Problem description: Extract exactly the run of lines starting at the line that holds "but the rope." and ending at the line that holds "points = [vertex.co", both included.

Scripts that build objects
::::::
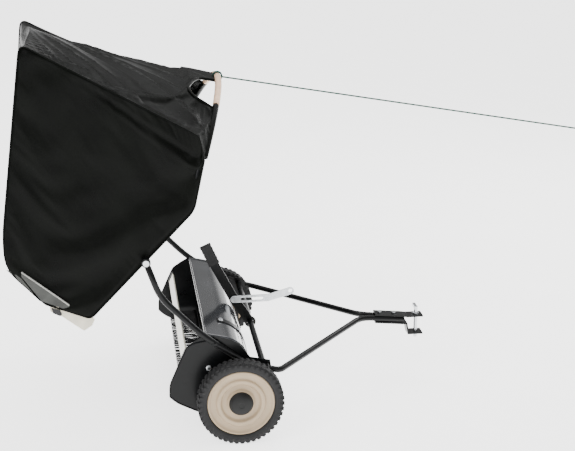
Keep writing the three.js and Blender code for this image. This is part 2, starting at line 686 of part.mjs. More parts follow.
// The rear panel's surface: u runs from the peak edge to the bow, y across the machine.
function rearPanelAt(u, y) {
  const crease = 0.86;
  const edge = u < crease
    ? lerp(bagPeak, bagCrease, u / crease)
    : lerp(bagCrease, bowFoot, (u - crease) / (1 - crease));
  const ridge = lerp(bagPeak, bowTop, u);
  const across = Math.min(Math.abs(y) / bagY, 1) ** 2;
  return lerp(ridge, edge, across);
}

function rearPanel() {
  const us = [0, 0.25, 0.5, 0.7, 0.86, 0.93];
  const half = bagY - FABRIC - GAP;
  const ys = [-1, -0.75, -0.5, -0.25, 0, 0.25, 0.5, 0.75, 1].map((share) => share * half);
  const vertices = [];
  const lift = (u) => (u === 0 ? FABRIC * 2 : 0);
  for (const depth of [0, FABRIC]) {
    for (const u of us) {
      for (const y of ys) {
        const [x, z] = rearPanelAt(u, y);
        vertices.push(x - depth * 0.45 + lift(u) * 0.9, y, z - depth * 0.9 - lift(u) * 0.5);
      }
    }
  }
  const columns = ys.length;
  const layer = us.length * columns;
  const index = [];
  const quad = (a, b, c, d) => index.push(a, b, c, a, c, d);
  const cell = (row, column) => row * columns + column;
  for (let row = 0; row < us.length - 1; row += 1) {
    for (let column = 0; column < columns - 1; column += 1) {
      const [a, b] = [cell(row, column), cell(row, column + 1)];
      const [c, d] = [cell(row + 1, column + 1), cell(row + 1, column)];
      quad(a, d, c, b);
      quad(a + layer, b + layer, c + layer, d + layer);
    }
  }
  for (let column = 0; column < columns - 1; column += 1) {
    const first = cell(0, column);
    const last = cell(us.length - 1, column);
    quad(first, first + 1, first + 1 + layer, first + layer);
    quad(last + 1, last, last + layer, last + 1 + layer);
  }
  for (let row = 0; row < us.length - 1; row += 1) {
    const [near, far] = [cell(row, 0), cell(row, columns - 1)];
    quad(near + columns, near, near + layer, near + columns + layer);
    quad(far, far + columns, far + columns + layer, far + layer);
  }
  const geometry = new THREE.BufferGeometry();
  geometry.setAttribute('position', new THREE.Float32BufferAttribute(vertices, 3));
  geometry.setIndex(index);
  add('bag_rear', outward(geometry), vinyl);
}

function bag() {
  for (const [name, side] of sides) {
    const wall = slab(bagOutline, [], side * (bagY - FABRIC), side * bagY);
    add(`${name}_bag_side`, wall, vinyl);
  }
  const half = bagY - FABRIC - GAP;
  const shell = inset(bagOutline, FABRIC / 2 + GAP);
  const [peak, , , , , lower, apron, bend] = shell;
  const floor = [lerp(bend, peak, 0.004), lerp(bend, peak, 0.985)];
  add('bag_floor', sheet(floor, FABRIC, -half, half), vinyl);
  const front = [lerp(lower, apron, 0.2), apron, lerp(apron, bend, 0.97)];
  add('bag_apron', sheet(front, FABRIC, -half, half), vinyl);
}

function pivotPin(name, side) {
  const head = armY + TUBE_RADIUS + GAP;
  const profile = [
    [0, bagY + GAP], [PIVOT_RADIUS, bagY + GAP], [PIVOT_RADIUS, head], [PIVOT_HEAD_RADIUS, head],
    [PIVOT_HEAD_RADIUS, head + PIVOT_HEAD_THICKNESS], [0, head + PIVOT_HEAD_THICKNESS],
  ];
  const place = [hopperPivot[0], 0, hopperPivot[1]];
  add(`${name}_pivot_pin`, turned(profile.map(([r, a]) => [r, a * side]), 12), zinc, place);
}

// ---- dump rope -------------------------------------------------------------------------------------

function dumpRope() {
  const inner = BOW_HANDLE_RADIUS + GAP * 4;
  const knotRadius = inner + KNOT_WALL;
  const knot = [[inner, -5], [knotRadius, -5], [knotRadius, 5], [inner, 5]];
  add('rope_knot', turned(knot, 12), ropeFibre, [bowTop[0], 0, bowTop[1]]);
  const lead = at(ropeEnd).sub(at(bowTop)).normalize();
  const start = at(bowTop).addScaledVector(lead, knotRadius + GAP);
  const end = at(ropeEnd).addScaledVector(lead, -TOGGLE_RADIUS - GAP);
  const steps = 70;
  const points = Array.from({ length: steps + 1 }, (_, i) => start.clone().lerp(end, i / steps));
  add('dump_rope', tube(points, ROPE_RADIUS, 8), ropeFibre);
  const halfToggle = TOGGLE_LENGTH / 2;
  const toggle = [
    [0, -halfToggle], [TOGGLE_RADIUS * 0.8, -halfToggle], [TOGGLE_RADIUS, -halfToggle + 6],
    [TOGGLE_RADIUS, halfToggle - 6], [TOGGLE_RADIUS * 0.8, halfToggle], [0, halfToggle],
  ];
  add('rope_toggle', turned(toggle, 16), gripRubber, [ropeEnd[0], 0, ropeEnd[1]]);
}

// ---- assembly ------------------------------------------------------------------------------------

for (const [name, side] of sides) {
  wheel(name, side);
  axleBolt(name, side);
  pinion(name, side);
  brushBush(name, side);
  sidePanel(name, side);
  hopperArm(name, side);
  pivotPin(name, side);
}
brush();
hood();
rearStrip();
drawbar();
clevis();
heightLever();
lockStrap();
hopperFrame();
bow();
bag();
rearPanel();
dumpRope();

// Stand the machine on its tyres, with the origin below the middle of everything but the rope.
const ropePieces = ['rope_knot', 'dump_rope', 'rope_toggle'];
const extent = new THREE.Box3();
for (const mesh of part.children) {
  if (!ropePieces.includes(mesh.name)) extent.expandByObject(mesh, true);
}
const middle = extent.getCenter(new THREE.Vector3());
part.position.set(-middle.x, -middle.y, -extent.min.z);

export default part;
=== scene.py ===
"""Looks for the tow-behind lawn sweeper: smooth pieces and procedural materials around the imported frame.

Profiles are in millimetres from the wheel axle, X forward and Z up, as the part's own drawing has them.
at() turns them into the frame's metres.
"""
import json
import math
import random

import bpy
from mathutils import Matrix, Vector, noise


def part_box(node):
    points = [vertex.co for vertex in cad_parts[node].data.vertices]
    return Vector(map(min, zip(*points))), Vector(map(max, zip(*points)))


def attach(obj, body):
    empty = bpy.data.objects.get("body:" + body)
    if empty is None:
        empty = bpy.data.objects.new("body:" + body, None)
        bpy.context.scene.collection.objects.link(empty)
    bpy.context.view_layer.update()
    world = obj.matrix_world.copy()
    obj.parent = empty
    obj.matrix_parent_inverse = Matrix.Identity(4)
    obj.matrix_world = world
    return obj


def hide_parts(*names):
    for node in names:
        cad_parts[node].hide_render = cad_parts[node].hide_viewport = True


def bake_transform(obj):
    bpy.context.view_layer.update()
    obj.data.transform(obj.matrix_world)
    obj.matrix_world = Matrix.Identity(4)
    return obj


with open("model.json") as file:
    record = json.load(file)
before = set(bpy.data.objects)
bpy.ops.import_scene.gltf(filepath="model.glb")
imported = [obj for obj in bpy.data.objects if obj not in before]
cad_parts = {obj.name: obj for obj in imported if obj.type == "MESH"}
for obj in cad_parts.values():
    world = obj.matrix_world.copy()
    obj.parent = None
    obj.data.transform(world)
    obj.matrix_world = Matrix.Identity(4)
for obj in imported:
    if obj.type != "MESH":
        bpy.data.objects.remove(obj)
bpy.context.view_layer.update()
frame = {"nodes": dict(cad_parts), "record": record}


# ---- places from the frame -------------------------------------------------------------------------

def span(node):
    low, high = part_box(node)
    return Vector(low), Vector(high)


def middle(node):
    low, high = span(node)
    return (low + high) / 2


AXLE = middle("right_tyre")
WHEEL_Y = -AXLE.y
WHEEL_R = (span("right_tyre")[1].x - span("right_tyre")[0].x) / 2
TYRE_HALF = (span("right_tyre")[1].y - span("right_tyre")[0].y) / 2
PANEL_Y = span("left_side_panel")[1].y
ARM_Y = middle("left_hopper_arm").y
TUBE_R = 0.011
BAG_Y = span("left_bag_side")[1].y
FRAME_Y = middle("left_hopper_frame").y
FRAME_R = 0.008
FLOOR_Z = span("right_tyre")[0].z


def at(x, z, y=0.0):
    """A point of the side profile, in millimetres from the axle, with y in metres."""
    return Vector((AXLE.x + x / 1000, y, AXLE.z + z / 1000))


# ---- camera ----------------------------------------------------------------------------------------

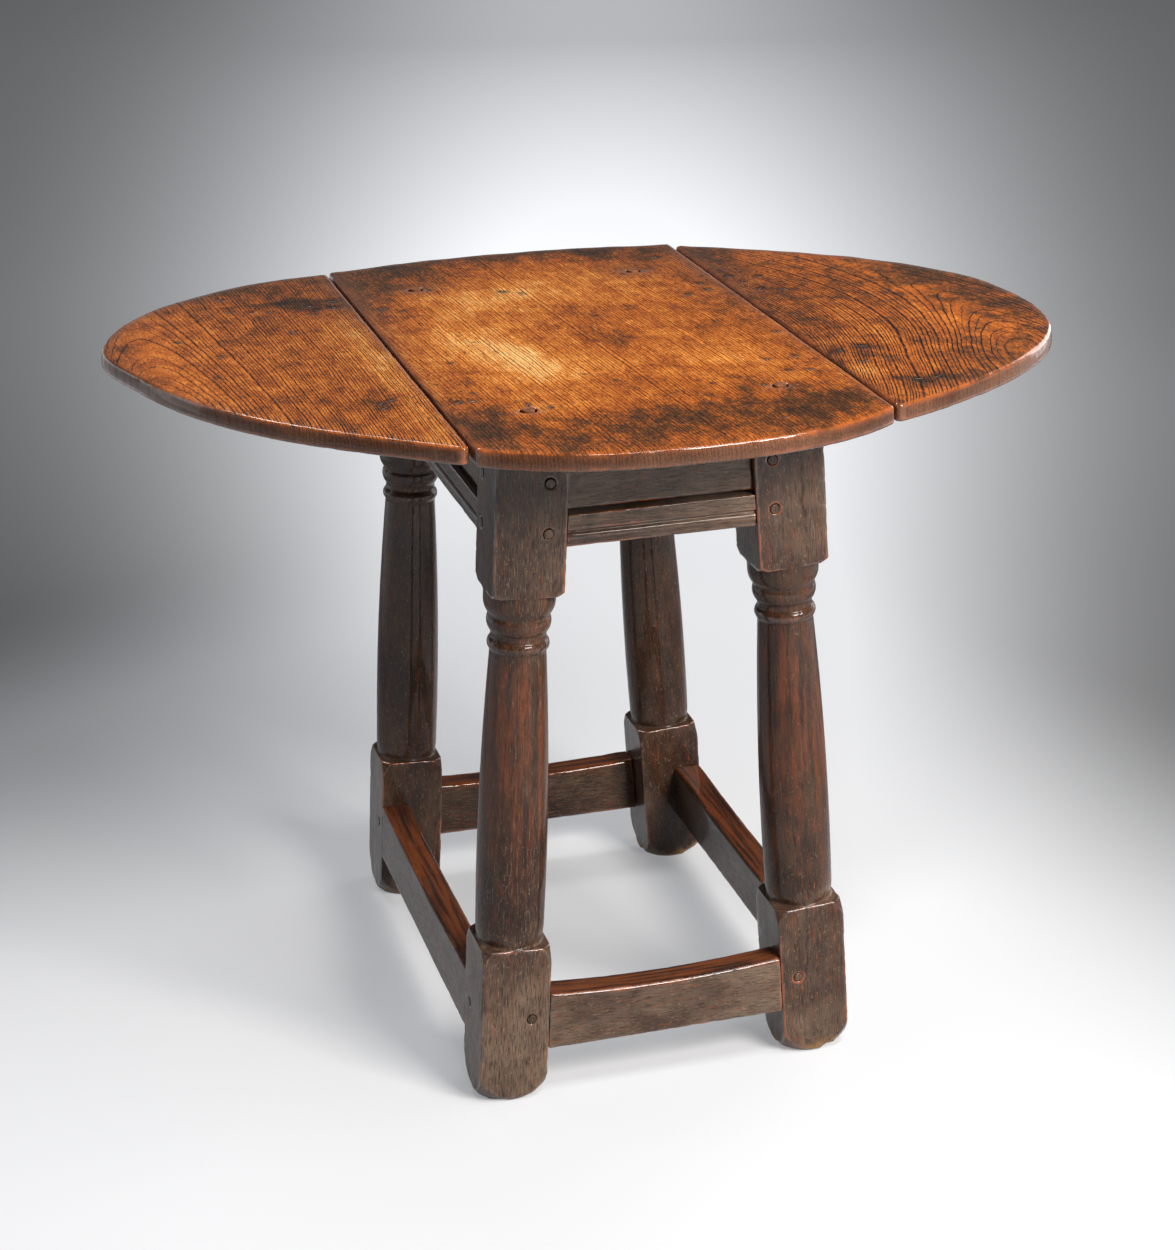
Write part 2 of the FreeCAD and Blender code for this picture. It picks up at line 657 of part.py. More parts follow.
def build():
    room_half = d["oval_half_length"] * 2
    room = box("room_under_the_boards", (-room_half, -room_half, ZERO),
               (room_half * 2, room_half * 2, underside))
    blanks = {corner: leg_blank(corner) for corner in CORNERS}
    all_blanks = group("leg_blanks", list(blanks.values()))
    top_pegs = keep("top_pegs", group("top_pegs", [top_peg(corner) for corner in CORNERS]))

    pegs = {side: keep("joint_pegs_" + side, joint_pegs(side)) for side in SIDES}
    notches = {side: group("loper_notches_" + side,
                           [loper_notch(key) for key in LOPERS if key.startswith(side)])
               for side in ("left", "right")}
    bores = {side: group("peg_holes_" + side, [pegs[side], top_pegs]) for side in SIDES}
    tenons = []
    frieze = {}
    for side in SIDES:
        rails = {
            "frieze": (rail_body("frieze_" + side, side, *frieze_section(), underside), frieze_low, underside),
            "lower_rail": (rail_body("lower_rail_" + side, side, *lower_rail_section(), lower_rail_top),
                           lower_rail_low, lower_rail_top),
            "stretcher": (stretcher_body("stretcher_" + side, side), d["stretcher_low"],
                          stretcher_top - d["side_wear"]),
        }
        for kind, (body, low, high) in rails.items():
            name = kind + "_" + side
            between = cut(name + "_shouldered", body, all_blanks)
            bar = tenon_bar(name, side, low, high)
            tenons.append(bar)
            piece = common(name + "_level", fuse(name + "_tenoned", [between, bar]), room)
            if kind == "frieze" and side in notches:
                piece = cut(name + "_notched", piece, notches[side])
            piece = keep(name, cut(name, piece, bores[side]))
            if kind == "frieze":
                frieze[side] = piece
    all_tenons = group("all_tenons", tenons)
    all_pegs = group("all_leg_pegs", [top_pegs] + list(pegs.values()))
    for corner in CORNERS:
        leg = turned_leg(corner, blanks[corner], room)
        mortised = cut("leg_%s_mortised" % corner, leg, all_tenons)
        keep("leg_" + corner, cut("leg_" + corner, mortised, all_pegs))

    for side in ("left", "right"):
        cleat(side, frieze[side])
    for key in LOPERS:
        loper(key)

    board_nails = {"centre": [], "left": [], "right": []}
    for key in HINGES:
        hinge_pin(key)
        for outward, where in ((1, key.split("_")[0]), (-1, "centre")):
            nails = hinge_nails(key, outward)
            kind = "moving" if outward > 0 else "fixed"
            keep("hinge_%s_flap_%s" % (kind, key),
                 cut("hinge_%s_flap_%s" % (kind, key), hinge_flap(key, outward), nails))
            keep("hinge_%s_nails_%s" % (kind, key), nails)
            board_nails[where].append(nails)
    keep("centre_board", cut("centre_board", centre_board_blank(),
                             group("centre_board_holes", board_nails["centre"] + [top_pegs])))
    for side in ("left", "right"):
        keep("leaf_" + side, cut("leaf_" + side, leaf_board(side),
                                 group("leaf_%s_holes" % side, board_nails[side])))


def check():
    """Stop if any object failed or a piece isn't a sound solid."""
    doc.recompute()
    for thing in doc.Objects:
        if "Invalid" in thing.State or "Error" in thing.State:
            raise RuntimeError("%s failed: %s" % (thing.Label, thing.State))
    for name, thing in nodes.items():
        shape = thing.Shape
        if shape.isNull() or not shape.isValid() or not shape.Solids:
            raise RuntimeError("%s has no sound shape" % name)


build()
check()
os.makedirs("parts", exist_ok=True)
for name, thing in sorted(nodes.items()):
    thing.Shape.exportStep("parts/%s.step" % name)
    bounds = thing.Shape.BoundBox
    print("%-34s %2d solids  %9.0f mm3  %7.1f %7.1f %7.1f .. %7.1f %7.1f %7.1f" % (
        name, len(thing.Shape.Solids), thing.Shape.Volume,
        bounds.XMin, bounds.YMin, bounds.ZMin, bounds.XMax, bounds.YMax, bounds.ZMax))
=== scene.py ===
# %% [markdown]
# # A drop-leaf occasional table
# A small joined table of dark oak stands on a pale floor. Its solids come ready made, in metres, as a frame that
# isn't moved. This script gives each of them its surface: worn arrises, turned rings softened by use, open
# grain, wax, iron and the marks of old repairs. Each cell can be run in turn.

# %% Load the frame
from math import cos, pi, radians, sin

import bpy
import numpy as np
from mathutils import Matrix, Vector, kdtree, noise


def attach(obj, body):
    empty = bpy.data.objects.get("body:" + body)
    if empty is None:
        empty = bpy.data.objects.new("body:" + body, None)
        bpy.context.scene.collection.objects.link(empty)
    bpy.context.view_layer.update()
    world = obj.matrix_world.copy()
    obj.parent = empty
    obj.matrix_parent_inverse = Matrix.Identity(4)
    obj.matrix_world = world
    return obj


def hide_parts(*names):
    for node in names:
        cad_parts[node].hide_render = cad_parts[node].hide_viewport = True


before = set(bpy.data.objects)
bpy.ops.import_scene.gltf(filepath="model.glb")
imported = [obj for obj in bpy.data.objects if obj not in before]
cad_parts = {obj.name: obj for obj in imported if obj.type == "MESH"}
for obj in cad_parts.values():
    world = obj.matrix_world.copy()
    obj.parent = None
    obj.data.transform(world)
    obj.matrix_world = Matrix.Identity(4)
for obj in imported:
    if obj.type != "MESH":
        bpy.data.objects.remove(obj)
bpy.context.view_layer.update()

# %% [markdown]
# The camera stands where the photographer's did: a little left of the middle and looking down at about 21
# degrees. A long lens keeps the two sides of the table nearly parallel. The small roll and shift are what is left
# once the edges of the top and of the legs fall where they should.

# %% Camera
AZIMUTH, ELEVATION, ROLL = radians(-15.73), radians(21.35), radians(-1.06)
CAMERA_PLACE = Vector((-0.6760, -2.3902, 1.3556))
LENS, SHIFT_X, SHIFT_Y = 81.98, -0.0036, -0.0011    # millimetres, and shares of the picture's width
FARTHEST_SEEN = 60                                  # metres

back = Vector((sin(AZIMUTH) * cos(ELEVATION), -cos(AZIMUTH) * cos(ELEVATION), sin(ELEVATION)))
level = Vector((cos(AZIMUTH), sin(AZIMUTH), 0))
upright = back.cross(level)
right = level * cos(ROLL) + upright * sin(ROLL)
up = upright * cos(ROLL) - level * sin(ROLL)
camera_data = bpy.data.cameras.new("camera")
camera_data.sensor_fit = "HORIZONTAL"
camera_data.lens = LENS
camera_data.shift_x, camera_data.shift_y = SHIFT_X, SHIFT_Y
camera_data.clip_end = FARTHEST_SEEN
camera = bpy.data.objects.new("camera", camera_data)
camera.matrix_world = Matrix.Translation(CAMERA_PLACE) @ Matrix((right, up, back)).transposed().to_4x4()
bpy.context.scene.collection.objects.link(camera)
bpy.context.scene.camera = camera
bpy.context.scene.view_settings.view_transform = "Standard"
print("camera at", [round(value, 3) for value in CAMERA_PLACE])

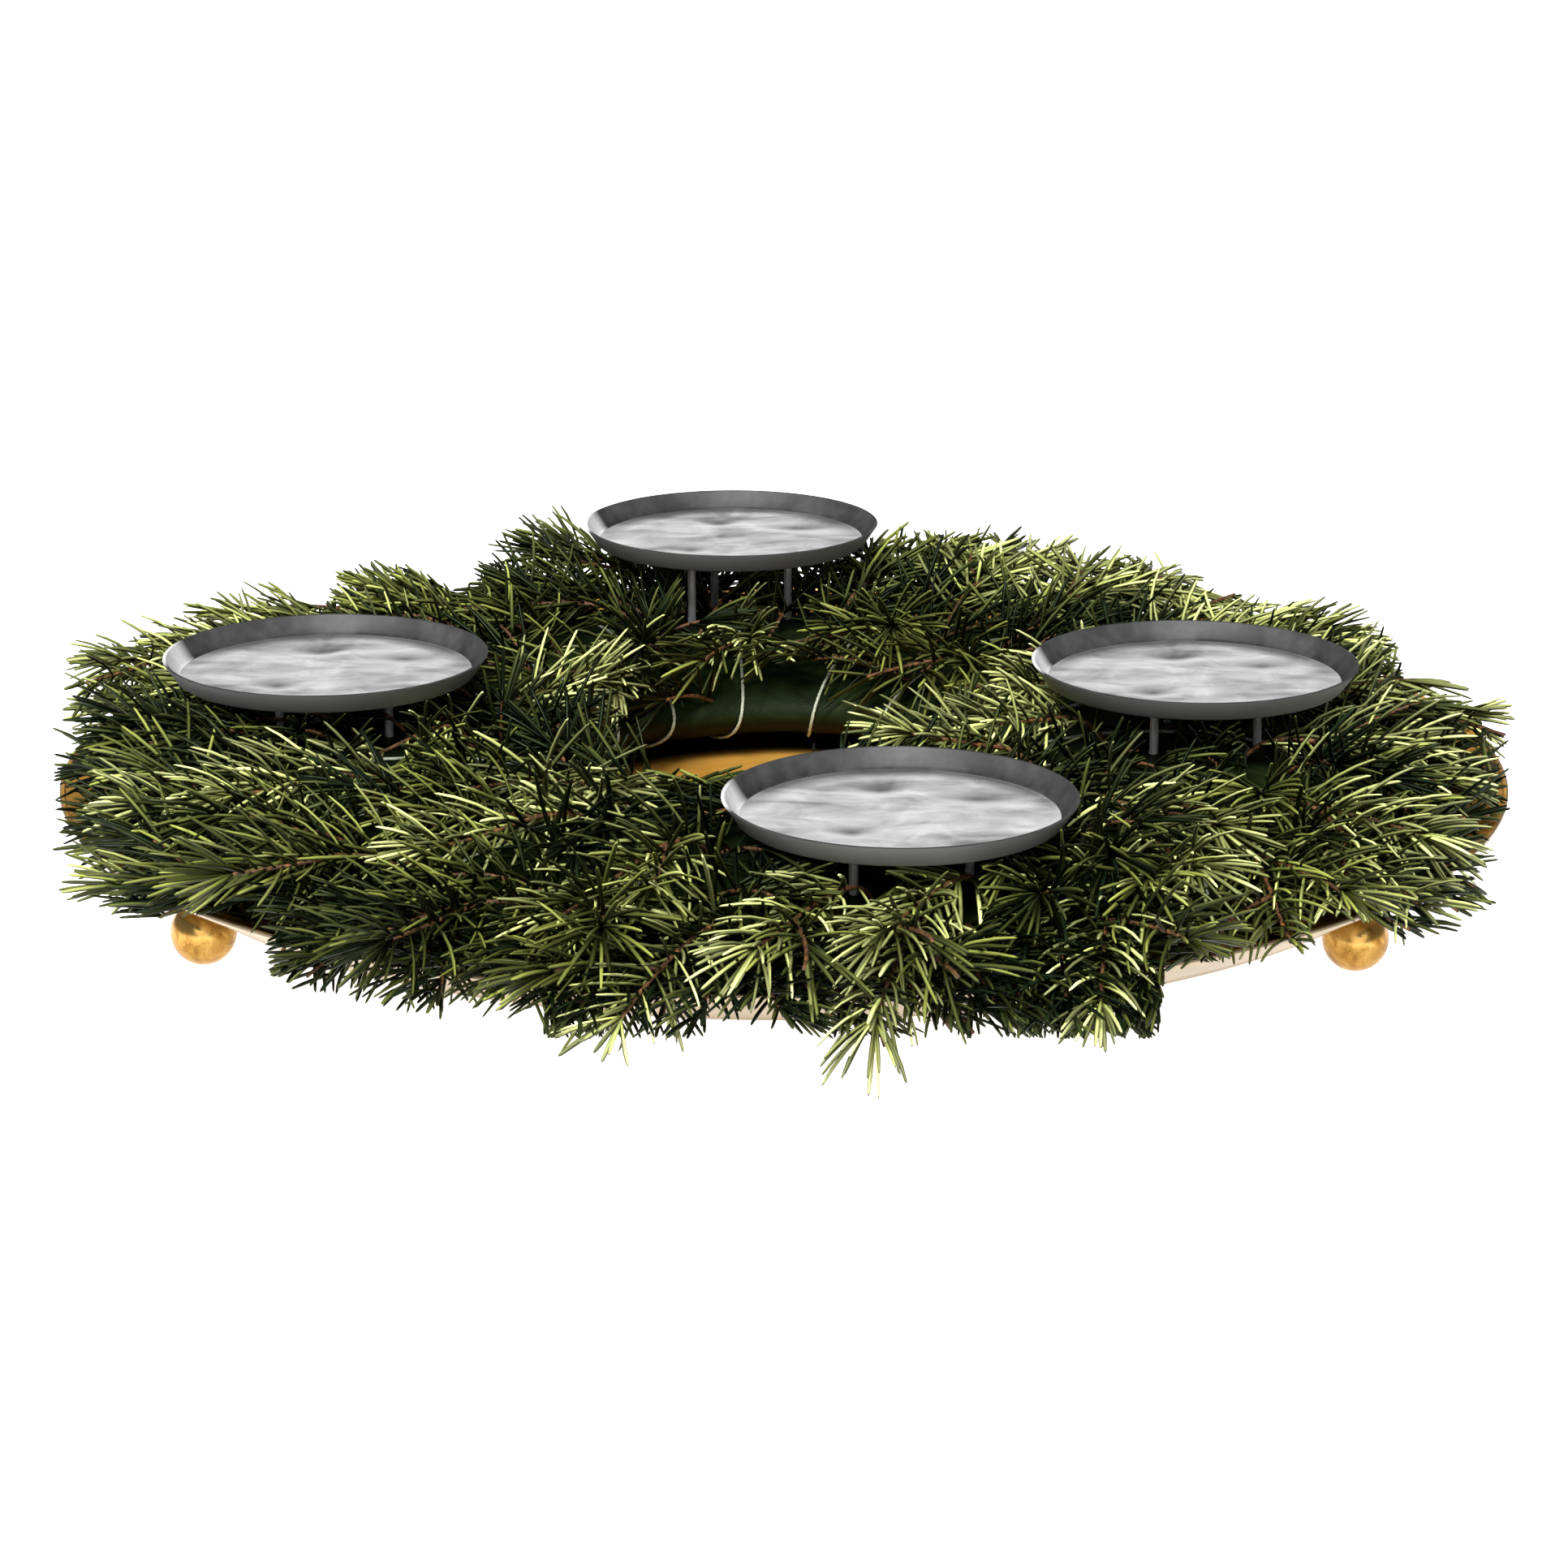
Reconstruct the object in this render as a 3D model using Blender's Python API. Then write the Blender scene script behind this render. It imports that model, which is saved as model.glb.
::::::
Solution to the problem:
// Stand the machine on its tyres, with the origin below the middle of everything but the rope.
const ropePieces = ['rope_knot', 'dump_rope', 'rope_toggle'];
const extent = new THREE.Box3();
for (const mesh of part.children) {
  if (!ropePieces.includes(mesh.name)) extent.expandByObject(mesh, true);
}
const middle = extent.getCenter(new THREE.Vector3());
part.position.set(-middle.x, -middle.y, -extent.min.z);

export default part;
=== scene.py ===
"""Looks for the tow-behind lawn sweeper: smooth pieces and procedural materials around the imported frame.

Profiles are in millimetres from the wheel axle, X forward and Z up, as the part's own drawing has them.
at() turns them into the frame's metres.
"""
import json
import math
import random

import bpy
from mathutils import Matrix, Vector, noise


def part_box(node):
    points = [vertex.co for vertex in cad_parts[node].data.vertices]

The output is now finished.